Leading political figure Sean Tembo of the Patriots for Economic Progress (PeP) said President Hakainde Hichilema erred when he made a unilateral decision to welcome the military presence of another country on the sovereign soil of Zambia without seeking Parliamentary approval nor stakeholder input.
“The powers of a President are clearly defined in article 90 to 98 of the Republican Constitution, and do not include negotiating, compromising or undermining the sovereignty of the Republic. By unilaterally authorizing the presence of a foreign military on Zambian soil without Parliamentary approval, President Hakainde Hichilema breached the Constitution of the Republic of Zambia. It is worth noting here that the nature, scope, location or magnitude of the planned AFRICOM presence in Zambia does not matter. What matters is that a foreign military was illegally authorized to operate on Zambian soil by the President.”
He also noted that AFRICOM does not fall under the US Department of State, which is responsible for diplomatic relations with other countries.
“As Patriots for Economic Progress, we are not interested in the Minister’s grammatical gymnastics. It does not matter whether the Minister refers to AFRICOM’s planned presence in Zambia as an office of security cooperation or a military base or military barracks. The bottom line is that the military personnel of another country will be on Zambia’s sovereign soil.”
New Heritage Party President Chishala Kateka argued that AFRICOM was only established to advance American interests.

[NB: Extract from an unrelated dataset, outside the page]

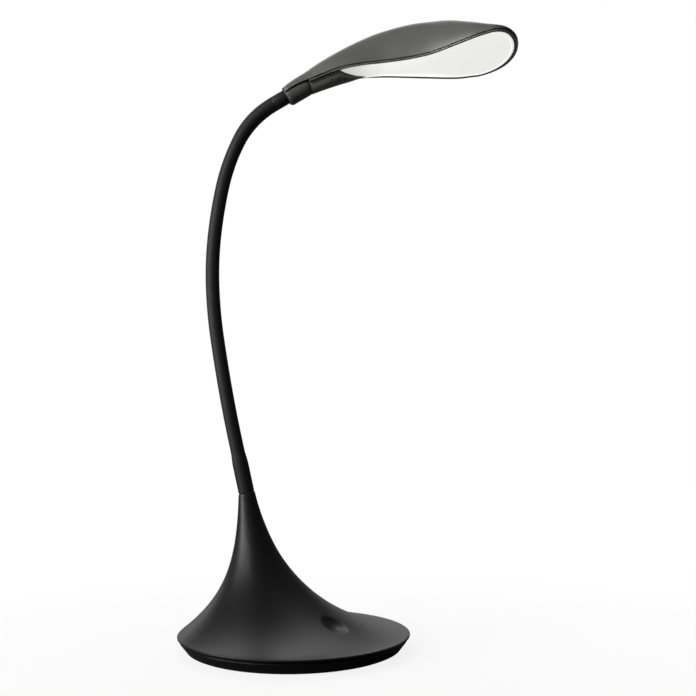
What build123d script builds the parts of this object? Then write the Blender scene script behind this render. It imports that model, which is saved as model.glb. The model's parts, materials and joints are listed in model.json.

“Why did we have to learn about this via the American Embassy’s website with no similar announcement by our own Government? – Our Government’s communication needs to be improved. Certain national decisions (like the debt contraction and those bordering on national policy) are so serious that they cannot be made in an arbitrary manner by the Executive and need to be taken to Parliament. This is critical to the avoidance of excesses by any arm of the Government – especially the Executive. Our Executive must become alert to the fact that they cannot make decisions that border on the shifting of our foreign policy arbitrarily.”